Key West is made for walking, but there are several ways to get around town. I recommend parking in a lot for the day and then either renting a scooter or golf cart. Not ready to brave the roads? Hop onto the Duval Loop, a free public bus that will take you around downtown Key West. Make sure you catch a sunset from Mallory Square. You can also tour Ernest Hemingway’s Key West house, known for its famous 6-toed cats.
If it’s your first time in Key West, it’s worth it to check out some of the well known establishments like Blue Heaven restaurant or the famous Sloppy Joes and Hog’s Breath Saloon bars.
But if you want something different, check out restaurants like Santiago’s Bodega, Mo’s Restaurant,El Siboney, or Bad Boy Burrito. Some lively options for bars include Tiki House, The Rum Bar. or Captain Tony’s Saloon.
It’s not a trip to Key West without some Key Lime pie. While there are many places that claim to serve the best pie, you can’t go wrong with these three: The Key Lime Pie Company, Key Lime Pie Bakery, or Kermit’s Key Lime Shop. My advice? At the end of a long day of exploring Key West, pick the closest one and enjoy a cool, tart slice of pie in one of the most beautiful places in the world.
DRY TORTUGAS
Key West offers a launch point for people who would like to experience one of America’s most remote National Parks. Dry Tortugas National Park is located 70 miles west of Key West, and can only be accessed by boat or sea plane, both of which leave from Key West and can be booked at https://www.drytortugas.com/.
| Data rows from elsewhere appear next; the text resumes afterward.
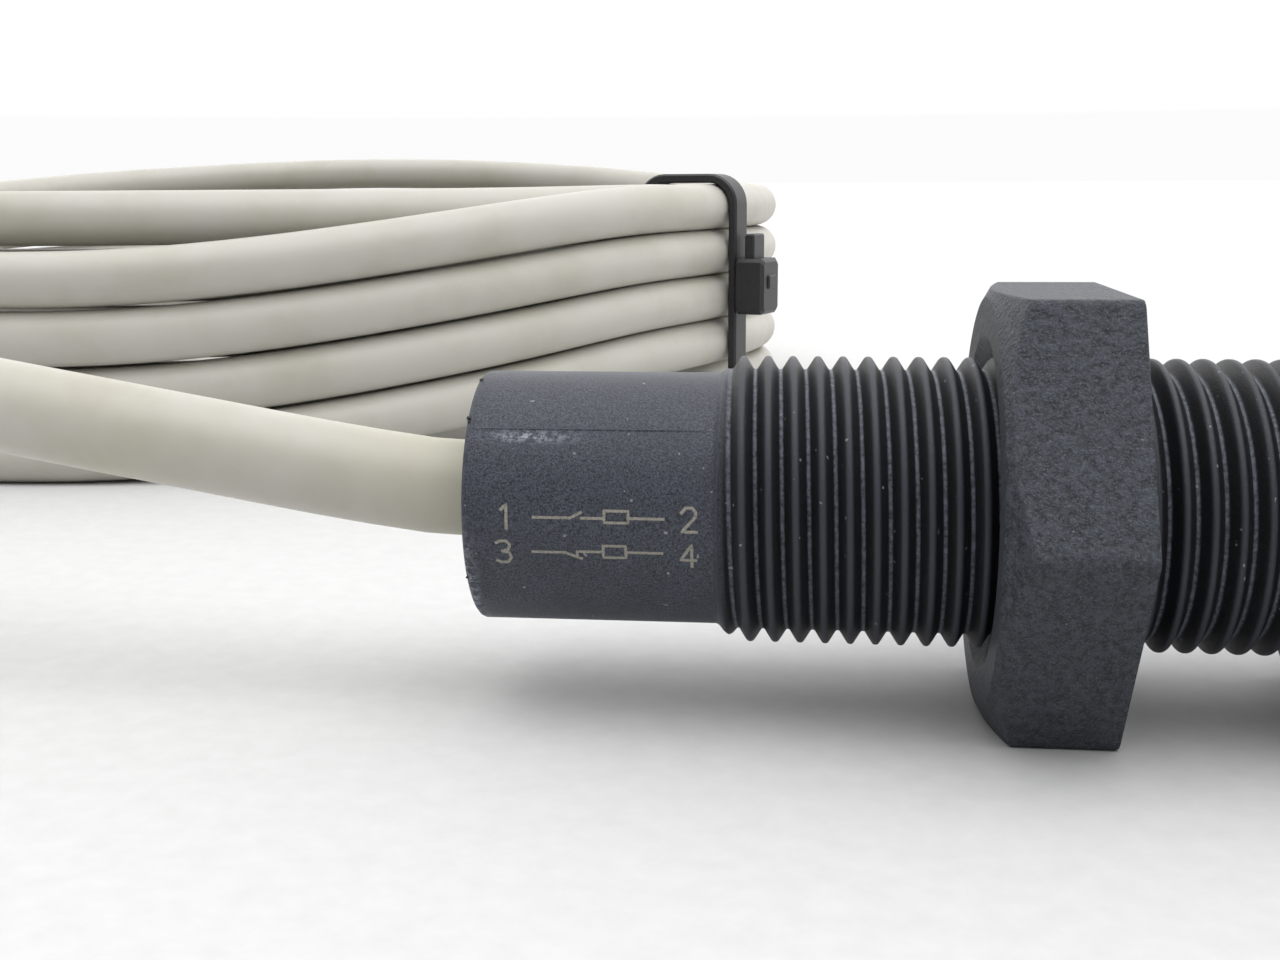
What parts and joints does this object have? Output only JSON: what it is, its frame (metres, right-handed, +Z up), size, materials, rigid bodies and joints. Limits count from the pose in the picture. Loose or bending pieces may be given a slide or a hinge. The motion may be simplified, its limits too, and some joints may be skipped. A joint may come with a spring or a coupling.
{
  "type": "cylindrical magnetic safety sensor",
  "caption": "Threaded M12 plastic magnetic safety sensor with reed contacts inside, hexagon mounting nuts that screw along the barrel, and a fixed round cable in a tied coil.",
  "frame": {"origin": "on the surface it lies on, under the middle of the barrel's length, on its axis line", "axes": "+X along the barrel towards the sensing face, +Z up from the surface, +Y to the left when looking along +X"},
  "size_m": [0.1435, 0.1603, 0.022],
  "materials": {
    "barrel_plastic": "moulded, fine grained",
    "nut_plastic": "moulded, coarse mottled grain",
    "potting_resin": "cast resin",
    "cable_pvc": "smooth soft PVC",
    "board": "solder mask",
    "solder": "bright solder",
    "reed_glass": "clear green glass",
    "reed_metal": "nickel iron",
    "contact_blade": "plated",
    "magnet": "ferrite",
    "resistor_lacquer": "lacquer with plain bands",
    "core_white": "PVC core",
    "core_brown": "PVC core",
    "core_green": "PVC core",
    "core_yellow": "PVC core",
    "tie_plastic": "nylon",
    "tinned_copper": "tinned strands"
  },
  "bodies": {
    "sensor": {"housing": "barrel_plastic", "end_cap": "barrel_plastic", "potting": "potting_resin", "cable_jacket_end": "cable_pvc", "circuit_board": "board", "solder_joints": "solder", "no_reed_glass": "reed_glass", "no_reed_lead": "reed_metal", "no_reed_fixed_blade": "reed_metal", "nc_reed_glass": "reed_glass", "nc_reed_lead": "reed_metal", "nc_reed_fixed_blade": "reed_metal", "bias_magnet": "magnet", "no_resistor": "resistor_lacquer", "nc_resistor": "resistor_lacquer", "wire_white": "core_white", "wire_brown": "core_brown", "wire_green": "core_green", "wire_yellow": "core_yellow", "cable_run": "cable_pvc", "cable_coil": "cable_pvc", "coil_tie": "tie_plastic", "cable_tail": "cable_pvc", "end_core_white": "core_white", "end_core_brown": "core_brown", "end_core_green": "core_green", "end_core_yellow": "core_yellow", "tinned_ends": "tinned_copper"},
    "rear_nut_feed": {"rear_nut_thread": "nut_plastic"},
    "rear_nut_hexagon": {"rear_nut": "nut_plastic"},
    "front_nut_feed": {"front_nut_thread": "nut_plastic"},
    "front_nut_hexagon": {"front_nut": "nut_plastic"},
    "no_contact": {"no_reed_moving_blade": "contact_blade"},
    "nc_contact": {"nc_reed_moving_blade": "contact_blade"}
  },
  "joints": [
    {"name": "rear_nut_advance", "type": "slide", "parent": "sensor", "child": "rear_nut_feed", "axis": [1, 0, 0], "range_m": [-0.008, 0.004]},
    {"name": "rear_nut_turn", "type": "hinge", "parent": "rear_nut_feed", "child": "rear_nut_hexagon", "pos_m": [0, 0, 0.0085], "axis": [1, 0, 0], "range_deg": [-2882, 1442]},
    {"name": "front_nut_advance", "type": "slide", "parent": "sensor", "child": "front_nut_feed", "axis": [1, 0, 0], "range_m": [-0.004, 0.002]},
    {"name": "front_nut_turn", "type": "hinge", "parent": "front_nut_feed", "child": "front_nut_hexagon", "pos_m": [0.0123, 0, 0.0085], "axis": [1, 0, 0], "range_deg": [-1442, 722]},
    {"name": "no_contact_closes", "type": "hinge", "parent": "sensor", "child": "no_contact", "pos_m": [0.00722, 0.0013, 0.00881], "axis": [0, 1, 0], "range_deg": [0, 0.65], "stiffness_Nm_per_rad": 0.01},
    {"name": "nc_contact_opens", "type": "hinge", "parent": "sensor", "child": "nc_contact", "pos_m": [0.00722, -0.0013, 0.00876], "axis": [0, 1, 0], "range_deg": [-0.8, 0], "stiffness_Nm_per_rad": 0.01}
  ],
  "couplings": [
    {"joint": "rear_nut_turn", "follows": "rear_nut_advance", "rad_per_m": 6283.2},
    {"joint": "front_nut_turn", "follows": "front_nut_advance", "rad_per_m": 6283.2}
  ]
}
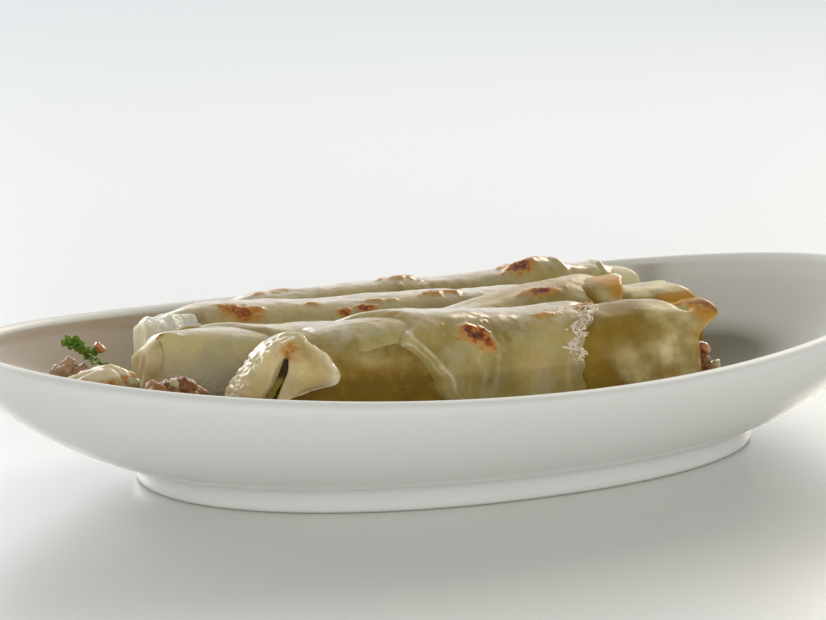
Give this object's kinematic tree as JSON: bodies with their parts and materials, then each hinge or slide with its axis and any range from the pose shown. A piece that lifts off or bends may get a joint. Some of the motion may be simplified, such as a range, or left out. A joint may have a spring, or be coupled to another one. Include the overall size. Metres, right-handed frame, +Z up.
{
  "type": "cannelloni in an oval dish",
  "caption": "Filled pasta rolls lying side by side under one layer of browned melted cheese, in an oval white porcelain dish on a low foot ring.",
  "frame": {"origin": "middle of the dish, on the table", "axes": "+X along the length of the dish, +Y towards the back long side, +Z up"},
  "size_m": [0.22, 0.1244, 0.0388],
  "materials": {
    "porcelain": "glossy white glaze",
    "pasta": "moist cooked pasta, browned at the free corners",
    "mince": "moist cooked minced meat",
    "cheese": "melted, glossy, browned in spots"
  },
  "bodies": {
    "root": {"cheese_fold_left": "cheese", "dish": "porcelain", "filling_1": "mince", "filling_2": "mince", "filling_3": "mince", "filling_4": "mince", "melted_cheese": "cheese", "pasta_roll_1": "pasta", "pasta_roll_2": "pasta", "pasta_roll_3": "pasta", "pasta_roll_4": "pasta", "spilled_filling_front": "mince", "spilled_filling_left": "mince", "spilled_filling_right": "mince"}
  },
  "joints": []
}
Those who make the trip to Dry Tortugas will get a day of exploring an old brick coastal fortress in Fort Jefferson, or snorkel the protected coral reefs. For an additional fee, you can camp overnight at Fort Jefferson, which offers some of the best stargazing options on the East Coast. You’ll see several shipwrecks from old boats that hit the reefs, and get a new appreciation for the people who lived and worked in the Florida Keys.